[SHORT PROBLEM]: Restate, word for word, every line of the data.

[DATA SECTION]:
╔══
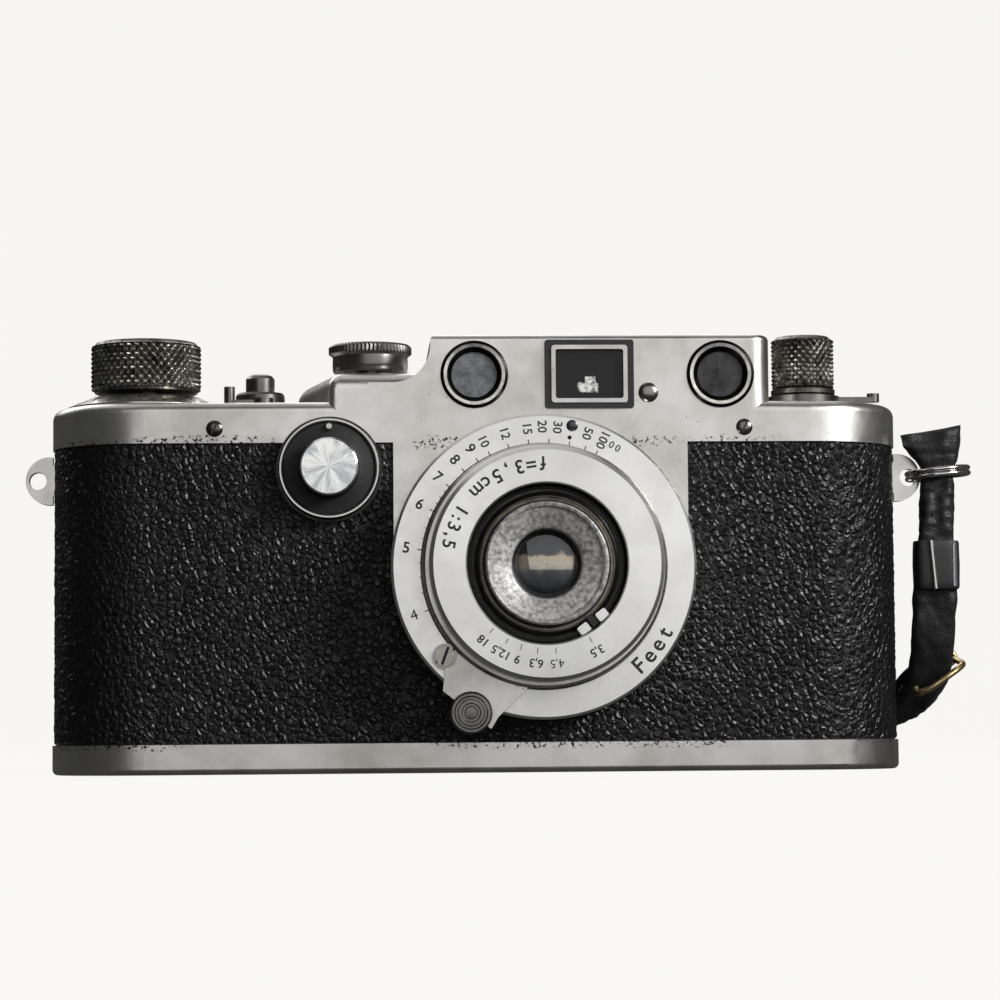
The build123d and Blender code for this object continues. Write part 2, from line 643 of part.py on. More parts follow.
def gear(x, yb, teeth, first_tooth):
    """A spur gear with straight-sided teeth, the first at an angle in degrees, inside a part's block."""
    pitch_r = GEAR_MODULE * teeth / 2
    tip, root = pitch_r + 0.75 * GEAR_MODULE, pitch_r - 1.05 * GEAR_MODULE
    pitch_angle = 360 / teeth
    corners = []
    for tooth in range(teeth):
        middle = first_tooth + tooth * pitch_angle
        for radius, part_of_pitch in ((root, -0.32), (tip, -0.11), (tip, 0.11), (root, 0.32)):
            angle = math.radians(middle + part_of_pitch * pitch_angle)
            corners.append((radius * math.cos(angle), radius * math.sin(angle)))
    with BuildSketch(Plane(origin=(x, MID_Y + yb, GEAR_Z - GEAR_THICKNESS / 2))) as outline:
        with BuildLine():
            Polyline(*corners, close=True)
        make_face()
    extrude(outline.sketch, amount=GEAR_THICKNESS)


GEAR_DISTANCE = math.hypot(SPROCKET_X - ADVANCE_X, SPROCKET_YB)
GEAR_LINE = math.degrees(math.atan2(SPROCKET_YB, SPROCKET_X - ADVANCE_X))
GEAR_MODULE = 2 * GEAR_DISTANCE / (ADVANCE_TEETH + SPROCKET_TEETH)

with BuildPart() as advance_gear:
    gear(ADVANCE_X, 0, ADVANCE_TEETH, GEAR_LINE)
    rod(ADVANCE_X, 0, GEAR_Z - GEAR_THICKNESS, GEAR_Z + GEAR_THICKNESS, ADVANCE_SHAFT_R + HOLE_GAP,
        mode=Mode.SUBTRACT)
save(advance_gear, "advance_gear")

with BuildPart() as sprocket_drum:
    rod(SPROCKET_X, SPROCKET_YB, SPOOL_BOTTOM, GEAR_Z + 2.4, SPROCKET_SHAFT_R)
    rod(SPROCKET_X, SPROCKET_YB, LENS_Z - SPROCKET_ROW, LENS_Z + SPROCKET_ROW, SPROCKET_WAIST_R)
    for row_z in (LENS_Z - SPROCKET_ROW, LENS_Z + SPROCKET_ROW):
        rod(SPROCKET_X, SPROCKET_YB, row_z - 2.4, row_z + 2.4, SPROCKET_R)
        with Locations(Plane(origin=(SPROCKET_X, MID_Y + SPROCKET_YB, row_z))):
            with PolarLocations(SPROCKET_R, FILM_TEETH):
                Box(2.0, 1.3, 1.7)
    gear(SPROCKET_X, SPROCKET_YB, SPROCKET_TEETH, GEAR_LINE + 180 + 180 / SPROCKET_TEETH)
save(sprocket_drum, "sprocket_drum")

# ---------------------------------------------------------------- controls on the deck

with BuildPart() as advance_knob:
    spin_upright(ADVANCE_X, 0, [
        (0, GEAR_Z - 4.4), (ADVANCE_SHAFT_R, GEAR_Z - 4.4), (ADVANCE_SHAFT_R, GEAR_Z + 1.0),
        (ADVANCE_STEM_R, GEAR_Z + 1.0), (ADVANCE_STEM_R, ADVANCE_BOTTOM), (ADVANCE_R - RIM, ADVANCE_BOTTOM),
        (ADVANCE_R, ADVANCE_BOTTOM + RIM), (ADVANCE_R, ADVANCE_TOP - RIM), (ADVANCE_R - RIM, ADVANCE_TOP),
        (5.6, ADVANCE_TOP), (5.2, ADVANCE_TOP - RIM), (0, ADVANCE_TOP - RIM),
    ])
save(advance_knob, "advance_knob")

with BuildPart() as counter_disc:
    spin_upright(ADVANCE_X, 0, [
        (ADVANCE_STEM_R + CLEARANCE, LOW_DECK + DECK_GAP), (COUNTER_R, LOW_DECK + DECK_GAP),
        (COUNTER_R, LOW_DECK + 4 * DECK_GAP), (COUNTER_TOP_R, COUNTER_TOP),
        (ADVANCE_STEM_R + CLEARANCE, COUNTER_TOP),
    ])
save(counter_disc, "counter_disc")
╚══
[EXPECTED ANSWER]:
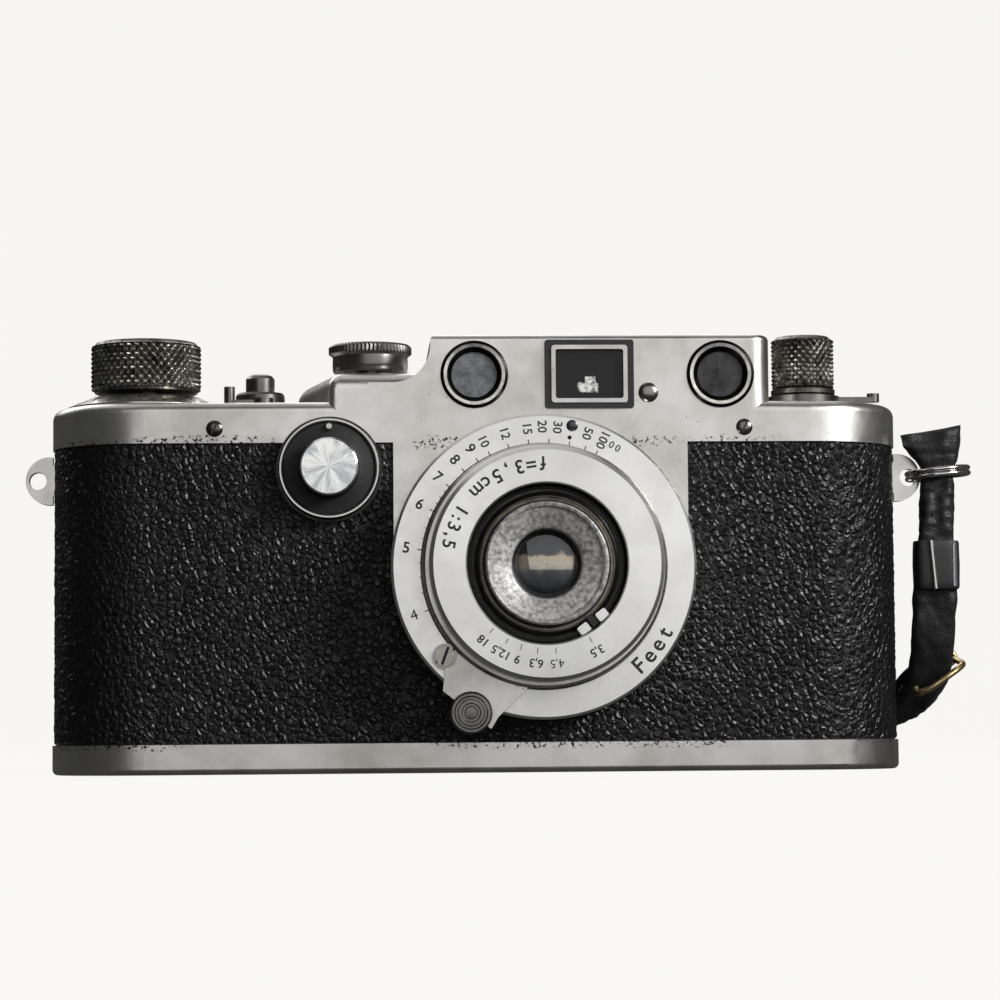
The build123d and Blender code for this object continues. Write part 2, from line 643 of part.py on. More parts follow.
def gear(x, yb, teeth, first_tooth):
    """A spur gear with straight-sided teeth, the first at an angle in degrees, inside a part's block."""
    pitch_r = GEAR_MODULE * teeth / 2
    tip, root = pitch_r + 0.75 * GEAR_MODULE, pitch_r - 1.05 * GEAR_MODULE
    pitch_angle = 360 / teeth
    corners = []
    for tooth in range(teeth):
        middle = first_tooth + tooth * pitch_angle
        for radius, part_of_pitch in ((root, -0.32), (tip, -0.11), (tip, 0.11), (root, 0.32)):
            angle = math.radians(middle + part_of_pitch * pitch_angle)
            corners.append((radius * math.cos(angle), radius * math.sin(angle)))
    with BuildSketch(Plane(origin=(x, MID_Y + yb, GEAR_Z - GEAR_THICKNESS / 2))) as outline:
        with BuildLine():
            Polyline(*corners, close=True)
        make_face()
    extrude(outline.sketch, amount=GEAR_THICKNESS)


GEAR_DISTANCE = math.hypot(SPROCKET_X - ADVANCE_X, SPROCKET_YB)
GEAR_LINE = math.degrees(math.atan2(SPROCKET_YB, SPROCKET_X - ADVANCE_X))
GEAR_MODULE = 2 * GEAR_DISTANCE / (ADVANCE_TEETH + SPROCKET_TEETH)

with BuildPart() as advance_gear:
    gear(ADVANCE_X, 0, ADVANCE_TEETH, GEAR_LINE)
    rod(ADVANCE_X, 0, GEAR_Z - GEAR_THICKNESS, GEAR_Z + GEAR_THICKNESS, ADVANCE_SHAFT_R + HOLE_GAP,
        mode=Mode.SUBTRACT)
save(advance_gear, "advance_gear")

with BuildPart() as sprocket_drum:
    rod(SPROCKET_X, SPROCKET_YB, SPOOL_BOTTOM, GEAR_Z + 2.4, SPROCKET_SHAFT_R)
    rod(SPROCKET_X, SPROCKET_YB, LENS_Z - SPROCKET_ROW, LENS_Z + SPROCKET_ROW, SPROCKET_WAIST_R)
    for row_z in (LENS_Z - SPROCKET_ROW, LENS_Z + SPROCKET_ROW):
        rod(SPROCKET_X, SPROCKET_YB, row_z - 2.4, row_z + 2.4, SPROCKET_R)
        with Locations(Plane(origin=(SPROCKET_X, MID_Y + SPROCKET_YB, row_z))):
            with PolarLocations(SPROCKET_R, FILM_TEETH):
                Box(2.0, 1.3, 1.7)
    gear(SPROCKET_X, SPROCKET_YB, SPROCKET_TEETH, GEAR_LINE + 180 + 180 / SPROCKET_TEETH)
save(sprocket_drum, "sprocket_drum")

# ---------------------------------------------------------------- controls on the deck

with BuildPart() as advance_knob:
    spin_upright(ADVANCE_X, 0, [
        (0, GEAR_Z - 4.4), (ADVANCE_SHAFT_R, GEAR_Z - 4.4), (ADVANCE_SHAFT_R, GEAR_Z + 1.0),
        (ADVANCE_STEM_R, GEAR_Z + 1.0), (ADVANCE_STEM_R, ADVANCE_BOTTOM), (ADVANCE_R - RIM, ADVANCE_BOTTOM),
        (ADVANCE_R, ADVANCE_BOTTOM + RIM), (ADVANCE_R, ADVANCE_TOP - RIM), (ADVANCE_R - RIM, ADVANCE_TOP),
        (5.6, ADVANCE_TOP), (5.2, ADVANCE_TOP - RIM), (0, ADVANCE_TOP - RIM),
    ])
save(advance_knob, "advance_knob")

with BuildPart() as counter_disc:
    spin_upright(ADVANCE_X, 0, [
        (ADVANCE_STEM_R + CLEARANCE, LOW_DECK + DECK_GAP), (COUNTER_R, LOW_DECK + DECK_GAP),
        (COUNTER_R, LOW_DECK + 4 * DECK_GAP), (COUNTER_TOP_R, COUNTER_TOP),
        (ADVANCE_STEM_R + CLEARANCE, COUNTER_TOP),
    ])
save(counter_disc, "counter_disc")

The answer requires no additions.